◆ **Supplied material**:
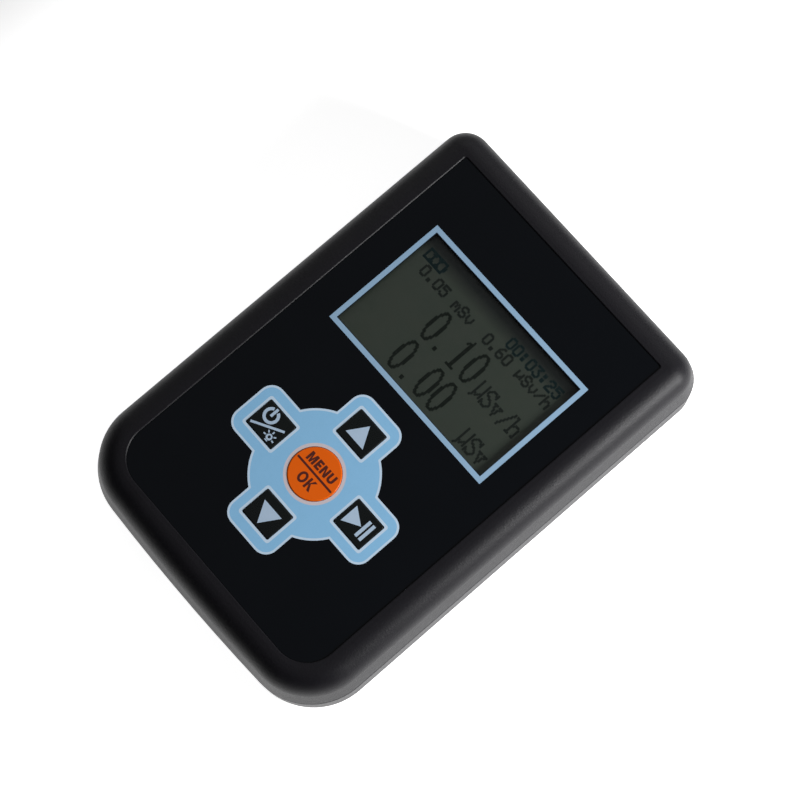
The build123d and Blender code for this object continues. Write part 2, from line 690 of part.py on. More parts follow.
def contact_spring(x, side):
    """Conical coil from a contact sheet to the flat end of a cell."""
    face = contact_face(side)
    cell_end = contact_face(-side) + side * (CONTACT_BUMP + CELL_LENGTH)
    length = abs(face - cell_end) - 2 * SPRING_WIRE - 0.1
    pitch = length / SPRING_TURNS
    angle = degrees_of(SPRING_LARGE_RADIUS - SPRING_SMALL_RADIUS, length)
    path = Helix(pitch, length, SPRING_LARGE_RADIUS, cone_angle=-angle)
    section = Plane(origin=path @ 0, z_dir=path % 0) * Circle(SPRING_WIRE)
    coil = sweep(section, path=path)
    turn = 90 if side > 0 else -90
    return Pos(x, face - side * (SPRING_WIRE + 0.05), CELL_Z) * Rot(turn, 0, 0) * coil


def battery_springs():
    """The two coils that press the cells against their contacts."""
    left, right = cell_columns()
    return group([contact_spring(left, -1), contact_spring(right, 1)])


def battery_door():
    """Flat door with three hooks at the display end and a springy latch at the other."""
    gap_y = bay_end(1) + (DOOR_LENGTH - BAY_LENGTH) / 2
    high_y = gap_y - DOOR_GAP
    low_y = gap_y - DOOR_LENGTH + DOOR_LATCH_GAP
    left = BAY_X - DOOR_WIDTH / 2 + DOOR_GAP
    right = BAY_X + DOOR_WIDTH / 2 - DOOR_GAP
    door = span(left, right, low_y, high_y, DOOR_LOW_Z, DOOR_HIGH_Z)
    door = fillet(door.edges().filter_by(Axis.Z), 0.8)
    for x, width in HOOK_WIDTHS.items():
        neck = span(x - width / 2, x + width / 2, high_y - 1.1, high_y, DOOR_HIGH_Z - 0.2, HOOK_HIGH_Z)
        hook = span(x - width / 2, x + width / 2, high_y - 0.1, gap_y + HOOK_REACH, HOOK_LOW_Z, HOOK_HIGH_Z)
        door += neck + hook
    for side in (-1, 1):
        x = BAY_X + side * (LATCH_WIDTH + LATCH_SLOT) / 2
        door -= block(x, low_y, 0, DOOR_HIGH_Z, LATCH_SLOT, 2 * LATCH_LENGTH)
    door += block(BAY_X, low_y, DOOR_LOW_Z + 0.6, DOOR_HIGH_Z - 0.4, LATCH_WIDTH - 2, 2 * LATCH_NIB)
    for index in range(GRIP_LINES):
        y = low_y + (index + 2) * GRIP_PITCH
        door -= block(BAY_X, y, 0, DOOR_LOW_Z + GRIP_DEPTH, LATCH_WIDTH - 2, GRIP_WIDTH)
    return door


# ---- write one file per node ----------------------------------------------------------------

left_column, right_column = cell_columns()

nodes = {
    "front_shell": front_shell(),
    "back_shell": back_shell(),
    "front_label": front_label(),
    "display_window": display_window(),
    "display_gasket": display_gasket(),
    "display_bezel": display_bezel(),
    "display_glass": display_glass(),
    "display_backlight": display_backlight(),
    "display_connector": display_connector(),
    "main_board": main_board(),
    "board_screws": board_screws(),
    "case_screws": case_screws(),
    "switch_housings": switch_housings(),
    "microcontroller": microcontroller(),
    "quartz_crystal": quartz_crystal(),
    "high_voltage_transformer": high_voltage_transformer(),
    "high_voltage_capacitors": high_voltage_capacitors(),
    "filter_capacitor": filter_capacitor(),
    "buzzer": buzzer(),
    "geiger_tube": geiger_tube(),
    "tube_end_caps": tube_end_caps(),
    "tube_clips": tube_clips(),
    "battery_left": cell(left_column, 1),
    "battery_right": cell(right_column, -1),
    "battery_terminals": battery_terminals(),
    "battery_bridge": battery_bridge(),
    "battery_springs": battery_springs(),
    "battery_door": battery_door(),
}
for key in all_key_places():
    nodes["key_" + key] = key_cap(key)
    nodes["switch_plunger_" + key] = switch_plunger(key)

os.makedirs("parts", exist_ok=True)
for name, shape in nodes.items():
    export_step(shape, "parts/" + name + ".step")
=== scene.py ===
"""Handheld geiger counter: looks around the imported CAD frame.  Metres, +Z out of the front panel."""
import json
import math

import bpy
from mathutils import Euler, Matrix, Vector


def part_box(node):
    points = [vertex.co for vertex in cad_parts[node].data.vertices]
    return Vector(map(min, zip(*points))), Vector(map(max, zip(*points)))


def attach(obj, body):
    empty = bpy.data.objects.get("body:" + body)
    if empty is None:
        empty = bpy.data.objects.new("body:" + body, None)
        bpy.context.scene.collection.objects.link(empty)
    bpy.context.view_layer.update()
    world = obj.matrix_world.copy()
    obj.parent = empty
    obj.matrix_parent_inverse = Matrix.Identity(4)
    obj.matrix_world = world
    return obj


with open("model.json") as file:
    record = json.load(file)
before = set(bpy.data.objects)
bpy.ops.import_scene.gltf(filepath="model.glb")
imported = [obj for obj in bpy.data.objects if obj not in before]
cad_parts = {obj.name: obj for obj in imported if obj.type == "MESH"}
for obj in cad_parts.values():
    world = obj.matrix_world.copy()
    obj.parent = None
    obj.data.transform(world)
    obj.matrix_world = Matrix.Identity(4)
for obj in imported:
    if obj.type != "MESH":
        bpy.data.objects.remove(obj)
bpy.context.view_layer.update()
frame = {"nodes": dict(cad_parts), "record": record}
MM = 0.001


# ---- places read from the frame ----------------------------------------------

def middle(node):
    """Centre of a node's box in plan."""
    low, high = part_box(node)
    return (low[0] + high[0]) / 2, (low[1] + high[1]) / 2


def top(node):
    """Highest point of a node."""
    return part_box(node)[1][2]


KEYS = ("power_light", "play_pause", "up", "down", "menu_ok")
PANEL_TOP = top("front_label")
PRINT_THICKNESS = 0.03 * MM
DOT_THICKNESS = 0.02 * MM
# How far the window reaches under the label on each side of its opening, in mm.
WINDOW_MARGIN = 1.7


# ---- node material helpers -------------------------------------------------------

class Nodes:
    """A node tree with short calls for the nodes used here."""

    def __init__(self, tree):
        self.tree = tree
        self.tree.nodes.clear()

    def node(self, kind, **settings):
        made = self.tree.nodes.new(kind)
        for key, value in settings.items():
            setattr(made, key, value)
        return made

    def link(self, source, target):
        self.tree.links.new(source, target)

    def remap(self, value, low, high, to_low, to_high):
        """A value's range moved to another range."""
        ramp = self.node("ShaderNodeMapRange")
        for index, number in enumerate((low, high, to_low, to_high)):
            ramp.inputs[index + 1].default_value = number
        self.link(value, ramp.inputs[0])
        return ramp.outputs[0]

    def math(self, operation, first, second):
        """A math node on two sockets or numbers."""
        made = self.node("ShaderNodeMath", operation=operation)
        for index, value in enumerate((first, second)):
            if isinstance(value, (int, float)):
                made.inputs[index].default_value = value
            else:
                self.link(value, made.inputs[index])
        return made.outputs[0]

    def blend(self, factor, first, second):
        """A colour between two colours or colour sockets."""
        made = self.node("ShaderNodeMix", data_type="RGBA")
        self.link(factor, made.inputs[0])
        for socket, value in ((made.inputs[6], first), (made.inputs[7], second)):
            if isinstance(value, tuple):
                socket.default_value = (*value, 1.0)
            else:
                self.link(value, socket)
        return made.outputs[2]

    def part(self, vector, axis):
        """One coordinate of a vector: 0 for X, 1 for Y and 2 for Z."""
        split = self.node("ShaderNodeSeparateXYZ")
        self.link(vector, split.inputs[0])
        return split.outputs[axis]

    def along(self, vector, direction):
        """How far a vector reaches in a direction."""
        made = self.node("ShaderNodeVectorMath", operation="DOT_PRODUCT")
        self.link(vector, made.inputs[0])
        made.inputs[1].default_value = direction
        return made.outputs["Value"]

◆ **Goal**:
Repeat the material above in full, keeping every word.

◆ **Correct result**:
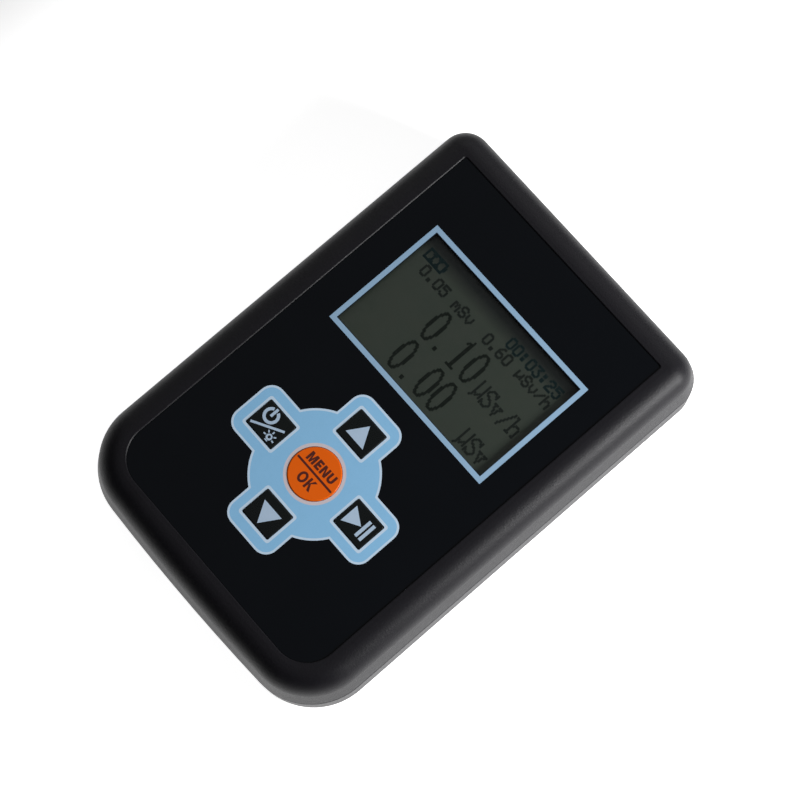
The build123d and Blender code for this object continues. Write part 2, from line 690 of part.py on. More parts follow.
def contact_spring(x, side):
    """Conical coil from a contact sheet to the flat end of a cell."""
    face = contact_face(side)
    cell_end = contact_face(-side) + side * (CONTACT_BUMP + CELL_LENGTH)
    length = abs(face - cell_end) - 2 * SPRING_WIRE - 0.1
    pitch = length / SPRING_TURNS
    angle = degrees_of(SPRING_LARGE_RADIUS - SPRING_SMALL_RADIUS, length)
    path = Helix(pitch, length, SPRING_LARGE_RADIUS, cone_angle=-angle)
    section = Plane(origin=path @ 0, z_dir=path % 0) * Circle(SPRING_WIRE)
    coil = sweep(section, path=path)
    turn = 90 if side > 0 else -90
    return Pos(x, face - side * (SPRING_WIRE + 0.05), CELL_Z) * Rot(turn, 0, 0) * coil


def battery_springs():
    """The two coils that press the cells against their contacts."""
    left, right = cell_columns()
    return group([contact_spring(left, -1), contact_spring(right, 1)])


def battery_door():
    """Flat door with three hooks at the display end and a springy latch at the other."""
    gap_y = bay_end(1) + (DOOR_LENGTH - BAY_LENGTH) / 2
    high_y = gap_y - DOOR_GAP
    low_y = gap_y - DOOR_LENGTH + DOOR_LATCH_GAP
    left = BAY_X - DOOR_WIDTH / 2 + DOOR_GAP
    right = BAY_X + DOOR_WIDTH / 2 - DOOR_GAP
    door = span(left, right, low_y, high_y, DOOR_LOW_Z, DOOR_HIGH_Z)
    door = fillet(door.edges().filter_by(Axis.Z), 0.8)
    for x, width in HOOK_WIDTHS.items():
        neck = span(x - width / 2, x + width / 2, high_y - 1.1, high_y, DOOR_HIGH_Z - 0.2, HOOK_HIGH_Z)
        hook = span(x - width / 2, x + width / 2, high_y - 0.1, gap_y + HOOK_REACH, HOOK_LOW_Z, HOOK_HIGH_Z)
        door += neck + hook
    for side in (-1, 1):
        x = BAY_X + side * (LATCH_WIDTH + LATCH_SLOT) / 2
        door -= block(x, low_y, 0, DOOR_HIGH_Z, LATCH_SLOT, 2 * LATCH_LENGTH)
    door += block(BAY_X, low_y, DOOR_LOW_Z + 0.6, DOOR_HIGH_Z - 0.4, LATCH_WIDTH - 2, 2 * LATCH_NIB)
    for index in range(GRIP_LINES):
        y = low_y + (index + 2) * GRIP_PITCH
        door -= block(BAY_X, y, 0, DOOR_LOW_Z + GRIP_DEPTH, LATCH_WIDTH - 2, GRIP_WIDTH)
    return door


# ---- write one file per node ----------------------------------------------------------------

left_column, right_column = cell_columns()

nodes = {
    "front_shell": front_shell(),
    "back_shell": back_shell(),
    "front_label": front_label(),
    "display_window": display_window(),
    "display_gasket": display_gasket(),
    "display_bezel": display_bezel(),
    "display_glass": display_glass(),
    "display_backlight": display_backlight(),
    "display_connector": display_connector(),
    "main_board": main_board(),
    "board_screws": board_screws(),
    "case_screws": case_screws(),
    "switch_housings": switch_housings(),
    "microcontroller": microcontroller(),
    "quartz_crystal": quartz_crystal(),
    "high_voltage_transformer": high_voltage_transformer(),
    "high_voltage_capacitors": high_voltage_capacitors(),
    "filter_capacitor": filter_capacitor(),
    "buzzer": buzzer(),
    "geiger_tube": geiger_tube(),
    "tube_end_caps": tube_end_caps(),
    "tube_clips": tube_clips(),
    "battery_left": cell(left_column, 1),
    "battery_right": cell(right_column, -1),
    "battery_terminals": battery_terminals(),
    "battery_bridge": battery_bridge(),
    "battery_springs": battery_springs(),
    "battery_door": battery_door(),
}
for key in all_key_places():
    nodes["key_" + key] = key_cap(key)
    nodes["switch_plunger_" + key] = switch_plunger(key)

os.makedirs("parts", exist_ok=True)
for name, shape in nodes.items():
    export_step(shape, "parts/" + name + ".step")
=== scene.py ===
"""Handheld geiger counter: looks around the imported CAD frame.  Metres, +Z out of the front panel."""
import json
import math

import bpy
from mathutils import Euler, Matrix, Vector


def part_box(node):
    points = [vertex.co for vertex in cad_parts[node].data.vertices]
    return Vector(map(min, zip(*points))), Vector(map(max, zip(*points)))


def attach(obj, body):
    empty = bpy.data.objects.get("body:" + body)
    if empty is None:
        empty = bpy.data.objects.new("body:" + body, None)
        bpy.context.scene.collection.objects.link(empty)
    bpy.context.view_layer.update()
    world = obj.matrix_world.copy()
    obj.parent = empty
    obj.matrix_parent_inverse = Matrix.Identity(4)
    obj.matrix_world = world
    return obj


with open("model.json") as file:
    record = json.load(file)
before = set(bpy.data.objects)
bpy.ops.import_scene.gltf(filepath="model.glb")
imported = [obj for obj in bpy.data.objects if obj not in before]
cad_parts = {obj.name: obj for obj in imported if obj.type == "MESH"}
for obj in cad_parts.values():
    world = obj.matrix_world.copy()
    obj.parent = None
    obj.data.transform(world)
    obj.matrix_world = Matrix.Identity(4)
for obj in imported:
    if obj.type != "MESH":
        bpy.data.objects.remove(obj)
bpy.context.view_layer.update()
frame = {"nodes": dict(cad_parts), "record": record}
MM = 0.001


# ---- places read from the frame ----------------------------------------------

def middle(node):
    """Centre of a node's box in plan."""
    low, high = part_box(node)
    return (low[0] + high[0]) / 2, (low[1] + high[1]) / 2


def top(node):
    """Highest point of a node."""
    return part_box(node)[1][2]


KEYS = ("power_light", "play_pause", "up", "down", "menu_ok")
PANEL_TOP = top("front_label")
PRINT_THICKNESS = 0.03 * MM
DOT_THICKNESS = 0.02 * MM
# How far the window reaches under the label on each side of its opening, in mm.
WINDOW_MARGIN = 1.7


# ---- node material helpers -------------------------------------------------------

class Nodes:
    """A node tree with short calls for the nodes used here."""

    def __init__(self, tree):
        self.tree = tree
        self.tree.nodes.clear()

    def node(self, kind, **settings):
        made = self.tree.nodes.new(kind)
        for key, value in settings.items():
            setattr(made, key, value)
        return made

    def link(self, source, target):
        self.tree.links.new(source, target)

    def remap(self, value, low, high, to_low, to_high):
        """A value's range moved to another range."""
        ramp = self.node("ShaderNodeMapRange")
        for index, number in enumerate((low, high, to_low, to_high)):
            ramp.inputs[index + 1].default_value = number
        self.link(value, ramp.inputs[0])
        return ramp.outputs[0]

    def math(self, operation, first, second):
        """A math node on two sockets or numbers."""
        made = self.node("ShaderNodeMath", operation=operation)
        for index, value in enumerate((first, second)):
            if isinstance(value, (int, float)):
                made.inputs[index].default_value = value
            else:
                self.link(value, made.inputs[index])
        return made.outputs[0]

    def blend(self, factor, first, second):
        """A colour between two colours or colour sockets."""
        made = self.node("ShaderNodeMix", data_type="RGBA")
        self.link(factor, made.inputs[0])
        for socket, value in ((made.inputs[6], first), (made.inputs[7], second)):
            if isinstance(value, tuple):
                socket.default_value = (*value, 1.0)
            else:
                self.link(value, socket)
        return made.outputs[2]

    def part(self, vector, axis):
        """One coordinate of a vector: 0 for X, 1 for Y and 2 for Z."""
        split = self.node("ShaderNodeSeparateXYZ")
        self.link(vector, split.inputs[0])
        return split.outputs[axis]

    def along(self, vector, direction):
        """How far a vector reaches in a direction."""
        made = self.node("ShaderNodeVectorMath", operation="DOT_PRODUCT")
        self.link(vector, made.inputs[0])
        made.inputs[1].default_value = direction
        return made.outputs["Value"]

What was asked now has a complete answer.